(Information given)
[start]
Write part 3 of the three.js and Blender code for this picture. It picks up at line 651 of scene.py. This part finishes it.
[end]
[start]
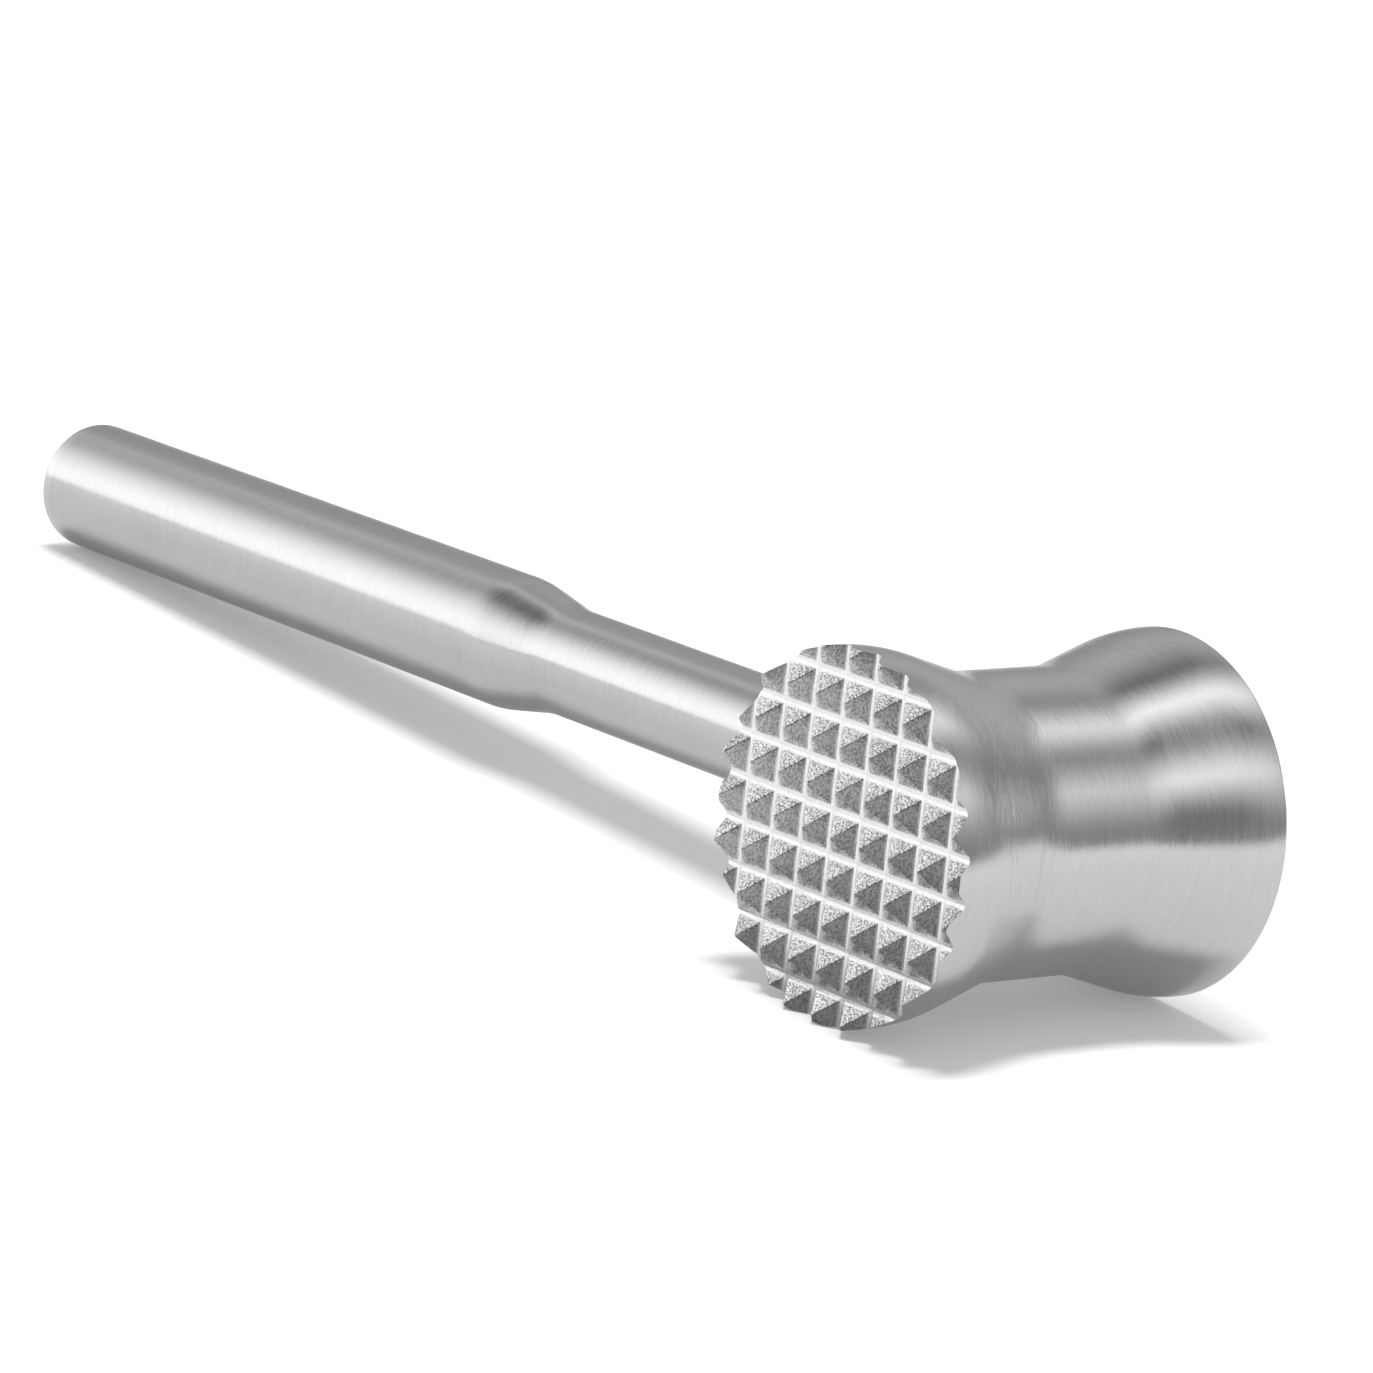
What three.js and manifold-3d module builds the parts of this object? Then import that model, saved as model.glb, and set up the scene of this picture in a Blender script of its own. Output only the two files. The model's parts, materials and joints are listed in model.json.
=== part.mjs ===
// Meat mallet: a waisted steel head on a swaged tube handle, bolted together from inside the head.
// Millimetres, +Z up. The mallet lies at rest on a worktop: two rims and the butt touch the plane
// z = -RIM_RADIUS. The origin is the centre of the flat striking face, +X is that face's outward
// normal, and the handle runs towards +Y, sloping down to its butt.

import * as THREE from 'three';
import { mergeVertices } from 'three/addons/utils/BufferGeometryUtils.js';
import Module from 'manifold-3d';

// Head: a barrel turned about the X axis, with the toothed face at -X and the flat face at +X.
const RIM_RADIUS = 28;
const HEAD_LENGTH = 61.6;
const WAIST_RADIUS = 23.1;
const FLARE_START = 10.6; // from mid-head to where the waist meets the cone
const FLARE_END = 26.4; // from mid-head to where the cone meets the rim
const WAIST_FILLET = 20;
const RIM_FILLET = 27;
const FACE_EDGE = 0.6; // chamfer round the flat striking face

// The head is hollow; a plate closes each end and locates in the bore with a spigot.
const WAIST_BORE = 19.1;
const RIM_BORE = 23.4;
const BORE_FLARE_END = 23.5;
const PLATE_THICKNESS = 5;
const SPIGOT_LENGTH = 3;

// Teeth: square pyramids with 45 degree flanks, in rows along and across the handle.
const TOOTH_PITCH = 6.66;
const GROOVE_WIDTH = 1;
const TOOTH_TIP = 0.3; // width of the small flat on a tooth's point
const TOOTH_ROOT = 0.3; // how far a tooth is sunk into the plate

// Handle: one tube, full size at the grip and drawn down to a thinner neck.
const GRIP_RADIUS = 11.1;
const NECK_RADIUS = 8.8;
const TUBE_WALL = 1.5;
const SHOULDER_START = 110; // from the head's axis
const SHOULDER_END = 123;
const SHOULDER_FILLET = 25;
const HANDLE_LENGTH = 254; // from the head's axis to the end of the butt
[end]
[start]
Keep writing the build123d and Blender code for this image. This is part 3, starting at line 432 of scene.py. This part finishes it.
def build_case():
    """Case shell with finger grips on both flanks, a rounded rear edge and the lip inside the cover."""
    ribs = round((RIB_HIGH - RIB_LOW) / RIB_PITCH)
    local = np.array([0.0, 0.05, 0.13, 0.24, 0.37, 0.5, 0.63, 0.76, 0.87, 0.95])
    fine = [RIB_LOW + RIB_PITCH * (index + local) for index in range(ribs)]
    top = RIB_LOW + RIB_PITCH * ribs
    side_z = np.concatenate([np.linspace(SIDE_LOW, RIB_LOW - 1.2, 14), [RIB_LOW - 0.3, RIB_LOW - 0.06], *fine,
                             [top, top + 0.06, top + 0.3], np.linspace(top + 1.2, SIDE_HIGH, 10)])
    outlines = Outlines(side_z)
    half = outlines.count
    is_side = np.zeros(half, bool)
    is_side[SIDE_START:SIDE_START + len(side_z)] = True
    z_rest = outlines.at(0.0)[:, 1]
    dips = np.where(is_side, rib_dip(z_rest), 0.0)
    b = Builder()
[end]
(The request) Scan the material above and determine how many lines include the word "finishes"; report only the number.

(Finished exercise) 2